** Start of Records shown **

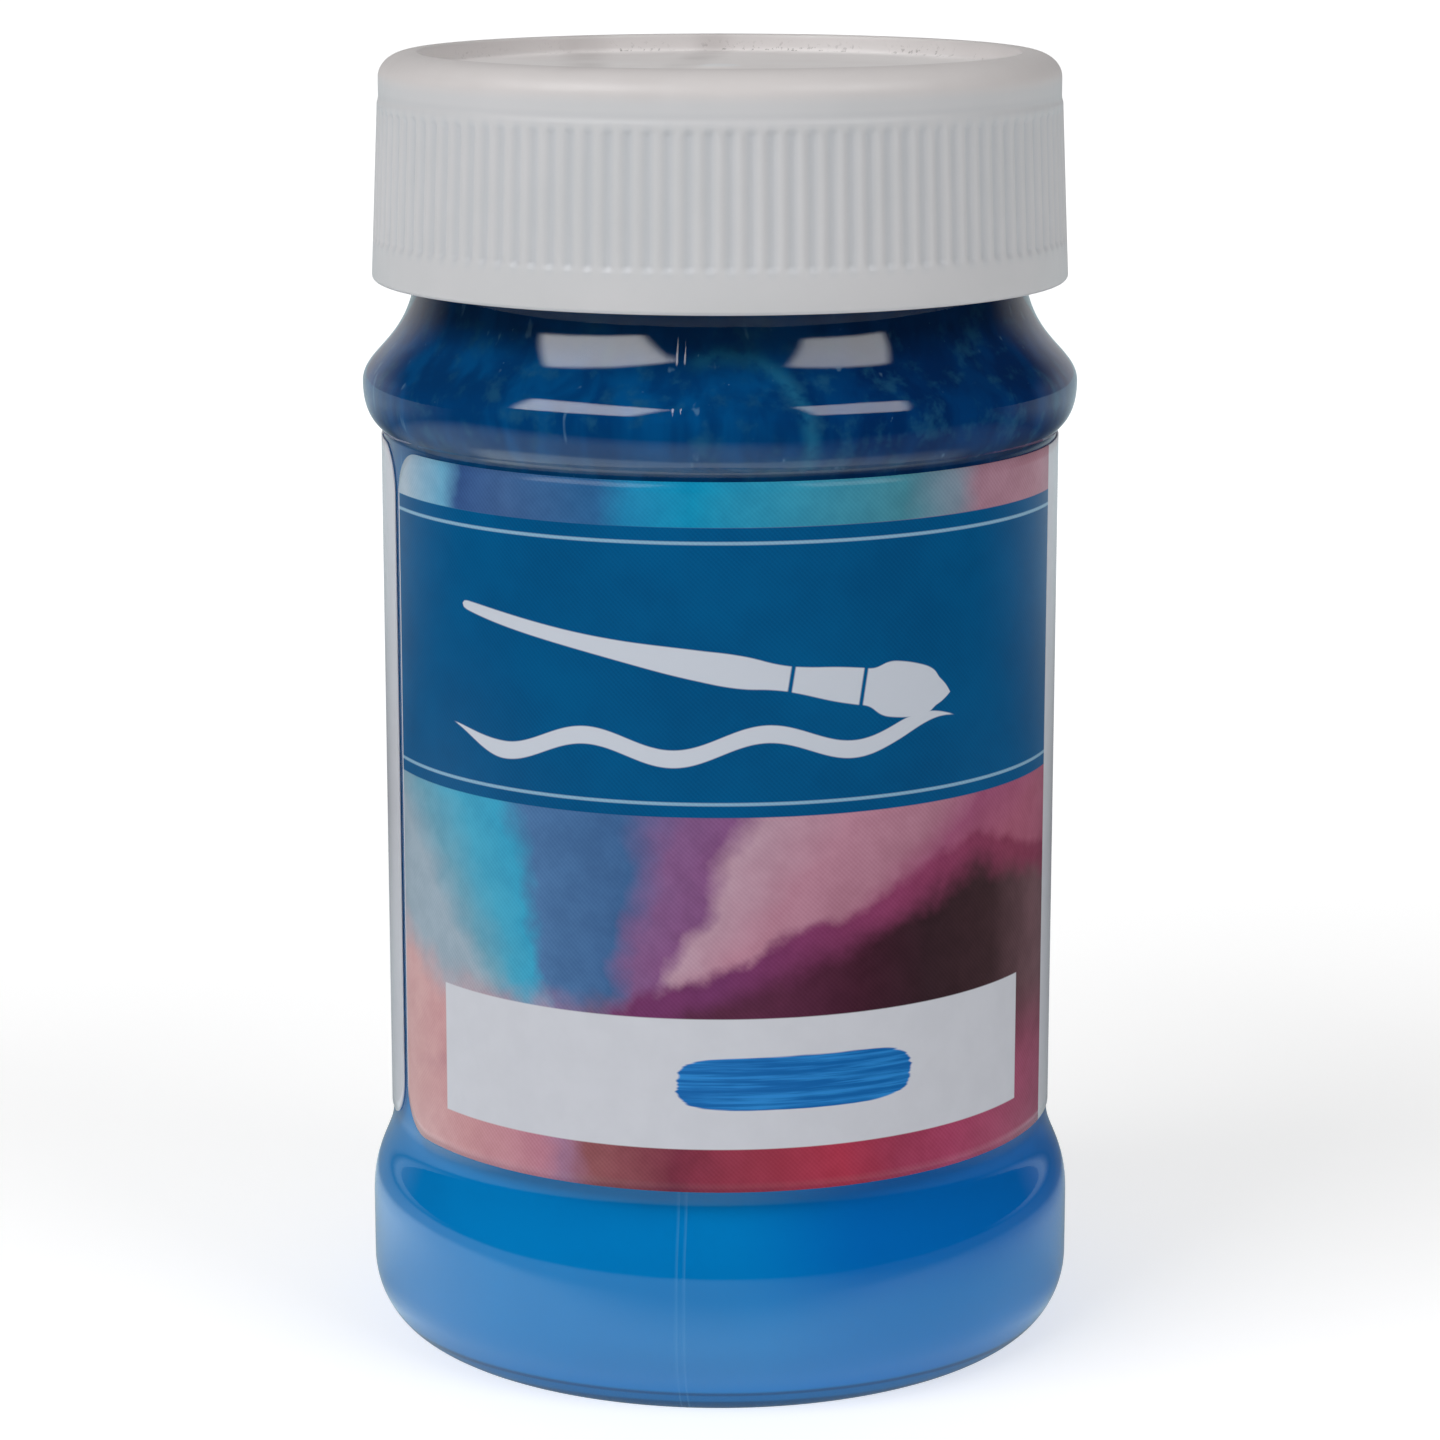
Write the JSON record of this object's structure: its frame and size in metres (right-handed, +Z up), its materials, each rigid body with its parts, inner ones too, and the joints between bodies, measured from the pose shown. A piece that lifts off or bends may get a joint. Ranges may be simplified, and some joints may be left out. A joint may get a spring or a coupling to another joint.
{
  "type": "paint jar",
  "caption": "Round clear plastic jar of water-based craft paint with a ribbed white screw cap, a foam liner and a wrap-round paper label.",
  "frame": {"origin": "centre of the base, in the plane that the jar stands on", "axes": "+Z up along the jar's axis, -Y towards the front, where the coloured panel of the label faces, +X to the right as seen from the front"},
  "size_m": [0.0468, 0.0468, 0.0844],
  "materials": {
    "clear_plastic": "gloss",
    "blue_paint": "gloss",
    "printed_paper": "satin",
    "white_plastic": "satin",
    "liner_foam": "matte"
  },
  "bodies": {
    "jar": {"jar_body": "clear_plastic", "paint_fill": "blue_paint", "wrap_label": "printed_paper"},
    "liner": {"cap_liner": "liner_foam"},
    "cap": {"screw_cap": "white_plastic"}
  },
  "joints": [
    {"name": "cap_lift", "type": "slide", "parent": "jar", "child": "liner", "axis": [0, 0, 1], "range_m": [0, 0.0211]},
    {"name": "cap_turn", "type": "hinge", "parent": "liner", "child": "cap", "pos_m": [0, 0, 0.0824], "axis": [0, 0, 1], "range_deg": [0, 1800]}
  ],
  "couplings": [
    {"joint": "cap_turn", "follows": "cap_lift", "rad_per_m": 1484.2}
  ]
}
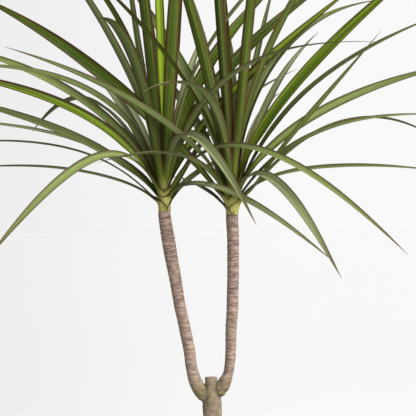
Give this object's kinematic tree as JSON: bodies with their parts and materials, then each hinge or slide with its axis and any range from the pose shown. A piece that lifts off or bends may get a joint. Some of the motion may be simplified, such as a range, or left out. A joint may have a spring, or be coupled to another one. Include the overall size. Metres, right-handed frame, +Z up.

** End of Records shown **

- [Goal of the exercise]:
Find the count of lines in the data above where the string "hinge" occurs. Provide that number alone.

- [Response]:
2